For staff working in overseas missions, there has been an additional layer of concern about how a potential recall order would impact their families, including children halfway through the school year and housing options if they return to the United States earlier than expected. In the wake of Tuesday’s announcement, USAID staff began to organize a list of spare rooms, pullout couches and other options to offer overseas personnel who might return with nowhere to go.
One foreign service officer located in Latin America, speaking Tuesday before the recall order was posted on USAID’s website, said he had spent recent days worrying about what an abrupt move would mean for his children, his wife and their life in the country they had made home for years. He said USAID staff was blindsided by the recent moves.

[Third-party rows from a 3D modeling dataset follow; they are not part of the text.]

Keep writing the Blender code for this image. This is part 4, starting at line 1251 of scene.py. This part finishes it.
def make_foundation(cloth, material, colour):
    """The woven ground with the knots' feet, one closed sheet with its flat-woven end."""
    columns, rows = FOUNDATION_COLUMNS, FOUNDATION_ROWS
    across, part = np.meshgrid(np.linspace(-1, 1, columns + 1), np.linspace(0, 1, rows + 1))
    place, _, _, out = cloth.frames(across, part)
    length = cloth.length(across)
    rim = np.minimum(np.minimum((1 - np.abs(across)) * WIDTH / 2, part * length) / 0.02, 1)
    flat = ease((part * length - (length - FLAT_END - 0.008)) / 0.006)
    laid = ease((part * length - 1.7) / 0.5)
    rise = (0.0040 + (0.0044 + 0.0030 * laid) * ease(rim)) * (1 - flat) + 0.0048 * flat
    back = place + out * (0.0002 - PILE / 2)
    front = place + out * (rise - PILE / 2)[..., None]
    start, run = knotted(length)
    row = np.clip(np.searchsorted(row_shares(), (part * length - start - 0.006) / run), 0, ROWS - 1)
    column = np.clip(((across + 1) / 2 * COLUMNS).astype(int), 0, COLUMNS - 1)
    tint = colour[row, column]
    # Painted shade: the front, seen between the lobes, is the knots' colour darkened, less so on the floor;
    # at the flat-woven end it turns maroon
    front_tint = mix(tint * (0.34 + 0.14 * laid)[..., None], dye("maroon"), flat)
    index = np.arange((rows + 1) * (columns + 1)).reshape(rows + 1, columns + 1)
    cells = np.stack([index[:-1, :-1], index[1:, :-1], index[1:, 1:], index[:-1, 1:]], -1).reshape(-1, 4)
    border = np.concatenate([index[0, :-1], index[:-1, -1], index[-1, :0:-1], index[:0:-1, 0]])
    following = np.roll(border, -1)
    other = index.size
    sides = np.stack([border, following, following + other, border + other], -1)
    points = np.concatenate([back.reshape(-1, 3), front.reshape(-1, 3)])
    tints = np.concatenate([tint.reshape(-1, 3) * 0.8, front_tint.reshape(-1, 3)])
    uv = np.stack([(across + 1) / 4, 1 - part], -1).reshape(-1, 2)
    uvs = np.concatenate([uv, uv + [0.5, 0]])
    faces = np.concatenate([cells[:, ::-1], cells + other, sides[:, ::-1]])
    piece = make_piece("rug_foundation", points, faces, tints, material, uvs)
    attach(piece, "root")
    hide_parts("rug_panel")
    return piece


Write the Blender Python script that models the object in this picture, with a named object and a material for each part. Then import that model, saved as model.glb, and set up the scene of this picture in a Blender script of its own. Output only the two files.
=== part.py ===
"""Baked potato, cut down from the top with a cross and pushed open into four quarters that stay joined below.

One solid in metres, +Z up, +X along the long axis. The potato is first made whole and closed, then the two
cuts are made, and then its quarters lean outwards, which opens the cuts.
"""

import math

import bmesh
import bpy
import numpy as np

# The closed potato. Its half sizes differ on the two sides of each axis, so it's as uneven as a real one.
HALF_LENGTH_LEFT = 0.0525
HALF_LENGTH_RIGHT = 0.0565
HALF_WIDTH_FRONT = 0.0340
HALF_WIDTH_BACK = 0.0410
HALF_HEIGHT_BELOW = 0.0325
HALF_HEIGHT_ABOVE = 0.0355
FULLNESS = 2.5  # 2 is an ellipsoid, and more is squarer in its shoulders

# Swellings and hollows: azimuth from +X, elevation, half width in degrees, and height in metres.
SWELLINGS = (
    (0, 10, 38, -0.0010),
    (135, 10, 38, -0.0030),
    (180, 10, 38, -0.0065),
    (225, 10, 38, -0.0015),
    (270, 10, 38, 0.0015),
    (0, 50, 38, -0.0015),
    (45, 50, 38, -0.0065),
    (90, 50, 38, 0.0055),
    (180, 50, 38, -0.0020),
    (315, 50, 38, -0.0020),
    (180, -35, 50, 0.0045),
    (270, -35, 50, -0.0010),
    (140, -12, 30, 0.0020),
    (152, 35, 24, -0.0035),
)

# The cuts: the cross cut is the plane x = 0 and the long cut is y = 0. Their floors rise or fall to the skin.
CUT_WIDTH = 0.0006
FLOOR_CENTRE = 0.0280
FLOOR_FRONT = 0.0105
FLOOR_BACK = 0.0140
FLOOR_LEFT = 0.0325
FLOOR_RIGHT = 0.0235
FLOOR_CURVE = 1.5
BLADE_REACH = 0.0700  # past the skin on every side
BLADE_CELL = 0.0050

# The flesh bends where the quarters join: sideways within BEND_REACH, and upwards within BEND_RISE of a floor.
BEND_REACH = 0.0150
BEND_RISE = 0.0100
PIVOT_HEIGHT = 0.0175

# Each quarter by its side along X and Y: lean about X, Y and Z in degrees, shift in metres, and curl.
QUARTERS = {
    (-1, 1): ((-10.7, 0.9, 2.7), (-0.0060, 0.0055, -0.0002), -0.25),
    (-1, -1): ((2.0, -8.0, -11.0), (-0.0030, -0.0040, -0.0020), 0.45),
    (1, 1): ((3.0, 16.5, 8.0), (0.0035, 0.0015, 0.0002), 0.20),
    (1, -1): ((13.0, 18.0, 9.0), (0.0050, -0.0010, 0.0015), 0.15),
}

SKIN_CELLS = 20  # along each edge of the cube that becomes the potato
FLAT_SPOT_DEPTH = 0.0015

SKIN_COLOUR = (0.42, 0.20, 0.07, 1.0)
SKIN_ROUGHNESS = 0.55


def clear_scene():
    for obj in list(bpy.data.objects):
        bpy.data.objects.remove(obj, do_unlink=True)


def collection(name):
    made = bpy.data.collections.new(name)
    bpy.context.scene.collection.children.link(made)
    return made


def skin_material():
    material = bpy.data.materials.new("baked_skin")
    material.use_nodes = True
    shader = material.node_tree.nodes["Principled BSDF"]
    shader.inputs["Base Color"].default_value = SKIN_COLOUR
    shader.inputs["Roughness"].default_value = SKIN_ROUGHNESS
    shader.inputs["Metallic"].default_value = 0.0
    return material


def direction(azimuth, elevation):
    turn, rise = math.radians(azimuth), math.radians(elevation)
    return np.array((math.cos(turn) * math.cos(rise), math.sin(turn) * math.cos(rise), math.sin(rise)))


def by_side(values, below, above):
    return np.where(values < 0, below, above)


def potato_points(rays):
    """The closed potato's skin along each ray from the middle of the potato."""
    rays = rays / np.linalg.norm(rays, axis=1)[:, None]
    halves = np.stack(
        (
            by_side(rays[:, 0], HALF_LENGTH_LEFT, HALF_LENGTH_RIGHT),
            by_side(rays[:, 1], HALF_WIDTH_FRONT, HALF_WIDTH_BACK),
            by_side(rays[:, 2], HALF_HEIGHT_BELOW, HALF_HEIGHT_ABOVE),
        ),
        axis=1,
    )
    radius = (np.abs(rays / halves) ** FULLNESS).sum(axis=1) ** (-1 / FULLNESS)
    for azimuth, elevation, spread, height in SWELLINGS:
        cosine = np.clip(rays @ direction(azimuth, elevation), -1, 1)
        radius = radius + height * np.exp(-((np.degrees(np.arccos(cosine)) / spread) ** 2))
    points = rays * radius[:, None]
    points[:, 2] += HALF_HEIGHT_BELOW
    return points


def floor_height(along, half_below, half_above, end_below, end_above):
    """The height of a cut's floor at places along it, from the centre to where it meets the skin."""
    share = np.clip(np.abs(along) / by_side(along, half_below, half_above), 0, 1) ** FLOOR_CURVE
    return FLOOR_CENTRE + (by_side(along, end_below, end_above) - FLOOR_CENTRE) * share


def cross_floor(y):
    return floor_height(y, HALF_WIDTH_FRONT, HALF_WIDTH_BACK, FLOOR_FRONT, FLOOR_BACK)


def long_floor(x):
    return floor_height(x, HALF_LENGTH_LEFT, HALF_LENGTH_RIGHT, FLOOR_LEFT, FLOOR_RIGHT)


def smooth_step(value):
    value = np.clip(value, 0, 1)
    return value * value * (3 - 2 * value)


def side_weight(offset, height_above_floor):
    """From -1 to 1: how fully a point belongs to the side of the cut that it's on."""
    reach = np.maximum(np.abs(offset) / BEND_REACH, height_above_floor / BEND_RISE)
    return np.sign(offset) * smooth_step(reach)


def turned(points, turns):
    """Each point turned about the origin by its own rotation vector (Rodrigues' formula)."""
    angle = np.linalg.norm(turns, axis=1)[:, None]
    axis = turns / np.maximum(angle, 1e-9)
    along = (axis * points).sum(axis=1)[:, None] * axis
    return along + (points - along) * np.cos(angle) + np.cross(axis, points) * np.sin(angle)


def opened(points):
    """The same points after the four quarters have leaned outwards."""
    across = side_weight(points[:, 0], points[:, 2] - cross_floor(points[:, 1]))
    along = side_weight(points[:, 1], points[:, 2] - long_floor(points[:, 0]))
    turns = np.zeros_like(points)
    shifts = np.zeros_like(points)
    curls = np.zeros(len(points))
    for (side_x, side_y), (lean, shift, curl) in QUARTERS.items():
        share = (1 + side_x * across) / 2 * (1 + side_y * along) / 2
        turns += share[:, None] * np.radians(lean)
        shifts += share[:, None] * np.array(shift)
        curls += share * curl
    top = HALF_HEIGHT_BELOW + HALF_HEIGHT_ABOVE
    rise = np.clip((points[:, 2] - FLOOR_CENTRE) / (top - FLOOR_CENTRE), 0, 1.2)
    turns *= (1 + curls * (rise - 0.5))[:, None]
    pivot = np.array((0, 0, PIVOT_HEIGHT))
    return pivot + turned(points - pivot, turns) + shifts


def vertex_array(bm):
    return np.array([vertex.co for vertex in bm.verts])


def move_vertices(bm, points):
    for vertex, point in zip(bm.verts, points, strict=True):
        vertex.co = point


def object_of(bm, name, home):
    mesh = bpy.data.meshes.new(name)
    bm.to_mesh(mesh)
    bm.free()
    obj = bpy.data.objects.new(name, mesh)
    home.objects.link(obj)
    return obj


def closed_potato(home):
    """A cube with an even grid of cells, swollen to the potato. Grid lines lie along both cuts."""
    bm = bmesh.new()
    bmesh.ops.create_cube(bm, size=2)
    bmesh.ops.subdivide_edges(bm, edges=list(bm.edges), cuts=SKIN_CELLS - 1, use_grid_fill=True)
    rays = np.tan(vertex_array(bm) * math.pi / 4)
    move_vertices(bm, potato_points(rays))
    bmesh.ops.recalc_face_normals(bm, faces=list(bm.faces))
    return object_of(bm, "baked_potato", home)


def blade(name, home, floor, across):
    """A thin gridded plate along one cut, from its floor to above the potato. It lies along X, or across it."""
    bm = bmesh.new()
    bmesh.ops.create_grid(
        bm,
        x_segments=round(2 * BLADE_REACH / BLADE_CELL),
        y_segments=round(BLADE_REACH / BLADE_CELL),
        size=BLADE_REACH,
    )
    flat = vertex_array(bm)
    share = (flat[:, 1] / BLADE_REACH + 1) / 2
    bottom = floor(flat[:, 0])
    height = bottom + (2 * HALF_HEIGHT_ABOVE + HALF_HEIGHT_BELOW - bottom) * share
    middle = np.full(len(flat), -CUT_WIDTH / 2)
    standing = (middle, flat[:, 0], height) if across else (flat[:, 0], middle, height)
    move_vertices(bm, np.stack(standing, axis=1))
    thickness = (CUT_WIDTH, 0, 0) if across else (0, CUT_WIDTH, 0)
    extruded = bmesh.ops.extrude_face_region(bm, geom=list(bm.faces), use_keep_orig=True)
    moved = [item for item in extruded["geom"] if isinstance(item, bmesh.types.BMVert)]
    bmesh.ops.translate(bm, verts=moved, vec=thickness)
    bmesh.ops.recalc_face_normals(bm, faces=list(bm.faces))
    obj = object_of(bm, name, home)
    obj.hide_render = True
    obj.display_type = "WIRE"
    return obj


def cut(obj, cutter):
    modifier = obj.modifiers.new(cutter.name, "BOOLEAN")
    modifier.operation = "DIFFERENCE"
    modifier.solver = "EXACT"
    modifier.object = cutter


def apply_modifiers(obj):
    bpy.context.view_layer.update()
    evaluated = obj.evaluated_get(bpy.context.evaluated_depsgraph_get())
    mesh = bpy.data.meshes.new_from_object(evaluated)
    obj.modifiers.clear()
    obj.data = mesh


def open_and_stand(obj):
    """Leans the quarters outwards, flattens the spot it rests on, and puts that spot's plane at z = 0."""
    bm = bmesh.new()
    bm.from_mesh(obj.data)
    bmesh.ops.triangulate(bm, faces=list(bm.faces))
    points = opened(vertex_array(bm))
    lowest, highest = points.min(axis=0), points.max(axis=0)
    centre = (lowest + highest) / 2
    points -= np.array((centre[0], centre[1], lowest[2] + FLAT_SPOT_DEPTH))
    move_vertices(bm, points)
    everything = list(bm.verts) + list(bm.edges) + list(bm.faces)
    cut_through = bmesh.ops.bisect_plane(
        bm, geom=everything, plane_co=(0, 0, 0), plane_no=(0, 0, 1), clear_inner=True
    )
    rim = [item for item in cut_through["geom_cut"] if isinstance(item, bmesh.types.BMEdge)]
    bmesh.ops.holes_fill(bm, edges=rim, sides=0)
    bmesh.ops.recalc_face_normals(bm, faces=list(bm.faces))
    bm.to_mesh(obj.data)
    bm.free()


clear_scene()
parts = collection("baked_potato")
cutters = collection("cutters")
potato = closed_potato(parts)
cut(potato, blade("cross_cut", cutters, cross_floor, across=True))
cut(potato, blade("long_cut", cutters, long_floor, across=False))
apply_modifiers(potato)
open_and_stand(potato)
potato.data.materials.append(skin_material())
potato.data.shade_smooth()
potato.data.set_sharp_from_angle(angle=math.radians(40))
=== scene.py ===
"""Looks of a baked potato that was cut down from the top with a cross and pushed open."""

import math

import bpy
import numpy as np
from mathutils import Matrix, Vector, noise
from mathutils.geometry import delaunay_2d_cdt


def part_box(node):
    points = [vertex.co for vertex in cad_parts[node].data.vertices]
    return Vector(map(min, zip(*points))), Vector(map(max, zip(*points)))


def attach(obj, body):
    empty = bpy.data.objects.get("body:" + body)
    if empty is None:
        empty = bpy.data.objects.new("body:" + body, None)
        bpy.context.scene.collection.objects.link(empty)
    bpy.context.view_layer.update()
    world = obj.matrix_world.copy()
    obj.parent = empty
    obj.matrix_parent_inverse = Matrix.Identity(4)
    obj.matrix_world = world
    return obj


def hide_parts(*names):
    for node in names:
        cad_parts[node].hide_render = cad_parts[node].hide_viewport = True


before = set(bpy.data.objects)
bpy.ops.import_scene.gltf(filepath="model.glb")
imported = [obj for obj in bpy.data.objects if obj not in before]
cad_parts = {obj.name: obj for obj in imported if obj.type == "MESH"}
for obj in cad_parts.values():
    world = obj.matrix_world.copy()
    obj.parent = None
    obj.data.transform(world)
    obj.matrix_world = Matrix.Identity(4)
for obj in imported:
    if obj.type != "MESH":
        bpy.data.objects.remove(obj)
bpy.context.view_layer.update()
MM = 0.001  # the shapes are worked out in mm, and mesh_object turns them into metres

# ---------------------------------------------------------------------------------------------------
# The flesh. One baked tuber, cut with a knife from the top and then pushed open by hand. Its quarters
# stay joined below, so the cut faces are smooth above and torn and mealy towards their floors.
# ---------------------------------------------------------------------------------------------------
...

“If the president wants a new foreign policy, we are 100 percent prepared to comply with that,” he said. “Nobody is resisting; everybody is cooperating. It’s a very deflating feeling.”
Jeremy Konyndyk, who served as a senior USAID official during the Obama administration and is now president of Refugees International, said the latest moves represented a “brutal and shameful betrayal” of people who had served their country.
“These are people who were forward deployed on reconstruction teams in Iraq and Afghanistan, who brought the global HIV epidemic under control, who have fought famines and stabilized fragile economies and charged headlong into epidemic hot zones,” he said. “They represent the best face of America abroad.”
Swiftly placing officials on leave has also hamstrung large parts of USAID as humanitarian groups around the world seek exemptions to Trump’s aid freeze. The steps to lock out or put officials on leave has made it more difficult for remaining staff to manage the flood of exemption requests, a bottleneck that aid workers say has prevented lifesaving aid projects from restarting across the developing world.
That freeze has resulted in clinics for HIV medication in Africa shutting down, the suspension of demining efforts in Cambodia and challenges for the malaria prevention program known as PMI.
Rubio accepted no responsibility for the bottlenecks in funding.
“I issued a blanket waiver that said, if this is life saving programs … if it’s providing food or medicine or anything that is saving lives … you’re not included in the freeze,” Rubio told reporters in Costa Rica’s capital. “I don’t know how much more clear we can be than that.”
It is not clear how much of the suspended aid portfolio will be reinstated at the end of Trump’s 90-day review. Foreign aid accounts for 1 percent of the U.S. budget.